I especially thank the noble Baroness, Lady Neville-Jones, for taking all the questions from the noble Lord, Lord West. That was quite undeserved, but the questions were beautifully answered. I thank her for that. On the question of Russia, which the noble Lord raised, I personally invited the Russian ambassador to give evidence, but unfortunately that was not possible. Through the good offices of the noble Lord, Lord Moynihan, we also asked Mr Chilingarov, the Special Representative of the President of the Russian Federation for International Cooperation in the Arctic and Antarctic. Unfortunately, neither of those two gave evidence.
Like many of my colleagues, I regret that we are not going to appoint an ambassador for the Arctic. I am pleased that the Minister said that the door is not closed. I saw the noble Lord, Lord Howell, on the Government Benches a while ago—oh, I see that he is still here; I apologise for not noticing him. A year ago he produced a report on soft power, and it seems to me that our recommendation represents a very cheap way of achieving that.

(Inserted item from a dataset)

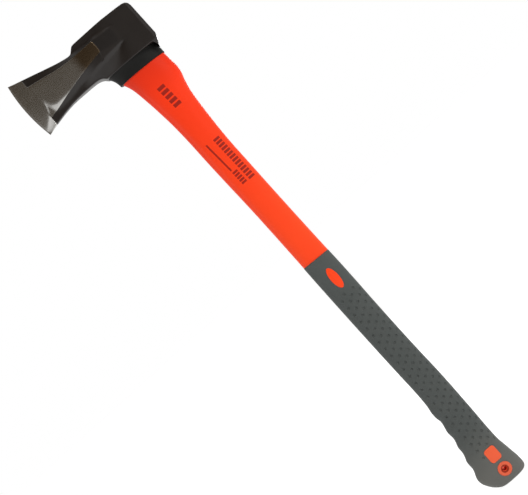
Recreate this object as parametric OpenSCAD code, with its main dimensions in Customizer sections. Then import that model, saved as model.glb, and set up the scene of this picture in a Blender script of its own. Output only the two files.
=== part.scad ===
// Splitting axe: a forged wedge head on a moulded fibreglass haft with a soft grip.
// +Z runs up the haft to the head, the cutting edge faces -X, the poll faces +X and Y is
// the thickness. The origin is the middle of the hang hole, half way through the butt.

/* [Overall] */
// Height of the haft's shoulder, where the collar sits, above the hang hole
haft_len = 678.5; // [640:0.5:820]
// Length of the head from the cutting edge to the poll face
head_len = 188.6; // [172:0.2:228]
// Fall of the head's foot, the collar and the grip's top edge towards the poll, per length
lean = 0.047; // [0:0.001:0.06]

/* [Haft] */
// Width of the haft at its slimmest stretch
shaft_w = 38.2; // [32:0.2:46]
// Thickness of the haft at its slimmest stretch
shaft_t = 27.5; // [22:0.5:34]
// Reach of the haft in front of the hang hole, just under the collar
neck_front = 34.2; // [28:0.2:42]
// Reach of the haft behind the hang hole, just under the collar
neck_back = 32; // [26:0.2:40]
// Reach of the rounded shoulder at the back of the neck
shoulder_back = 33.6; // [27:0.2:42]
// Depth of that shoulder below the collar
shoulder_drop = 26.5; // [20:0.5:36]
// Thickness of the haft just under the collar
neck_t = 32.5; // [26:0.5:38]
// Length over which the neck tapers to the slim stretch
neck_len = 228; // [180:1:265]

/* [Core] */
// Width of the fibreglass rod inside the haft
core_w = 21; // [14:0.5:25]
// Thickness of that rod
core_t = 13; // [8:0.5:16]
// Height of the rod's lower end above the hang hole
core_foot_z = 44; // [30:1:80]

/* [Grip] */
// Height of the grip's top edge above the hang hole
grip_top_z = 354.3; // [345:0.1:390]
// Wall of the soft grip
grip_wall = 2.8; // [2:0.1:4]
// Width of the grip along its straight stretch
grip_w = 40; // [35:0.2:48]
// Thickness of the grip
grip_t = 30; // [26:0.5:36]
// Reach of the butt's heel in front of the hang hole
heel_reach = 35.5; // [28:0.2:42]
// Reach of the butt behind the hang hole
butt_back = 23.9; // [19:0.5:30]
// Depth of the butt's flat end below the hang hole
butt_drop = 18; // [14:0.5:24]
// Number of finger scallops along the front of the grip
scallop_count = 4; // [1:1:5]
// Spacing of the scallops
scallop_pitch = 24; // [18:0.5:28]
// Depth of a scallop from crest to valley
scallop_depth = 2; // [0.5:0.1:3]

/* [Windows] */
// Height of the oval window's middle above the hang hole
window_z = 321; // [150:1:330]
// Height of the oval window
window_h = 31; // [16:1:44]
// Width of the oval window
window_w = 11.8; // [6:0.2:18]
// Height of the badge window's middle above the hang hole
badge_z = 23.5; // [22:0.5:30]
// Height of the badge window
badge_h = 20; // [12:0.5:22]
// Width of the badge window
badge_w = 16; // [10:0.5:20]
// Corner radius of the badge window
badge_r = 4; // [1:0.5:5]
// How far the windows and the ring stand proud of the grip
window_proud = 0.3; // [0:0.1:0.8]
// Gap round each raised window in the grip
mould_gap = 0.05; // [0:0.05:0.2]

/* [Hang hole] */
// Diameter of the hole through the butt
hang_d = 6; // [5:0.5:8]
// Diameter of the countersink at each mouth of the hole
hang_sink_d = 10.6; // [9:0.2:13]
// Depth of that countersink
hang_sink_depth = 2.5; // [1:0.5:5]
// Diameter of the ring round the hole
ring_d = 18.6; // [15:0.2:20]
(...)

I thank the Foreign and Commonwealth Office for its co-operation, through Jane Rumble, its head of the Polar Regions desk, and the noble Lord, Lord Tugendhat, for suggesting that the House address this subject. Not least, I thank our special adviser, Professor Klaus Dodds of Royal Holloway College, Susannah Street, our excellent clerk, and Matt Smith, our excellent policy analyst. To the Government I say that I and the other members of my committee will keep our eye on this issue. It is a subject on which Britain needs to wake up, not from a deep sleep but from a snooze. We move forward: the Government’s response is very encouraging in that respect, and we will ensure that we too keep a strong interest in this subject.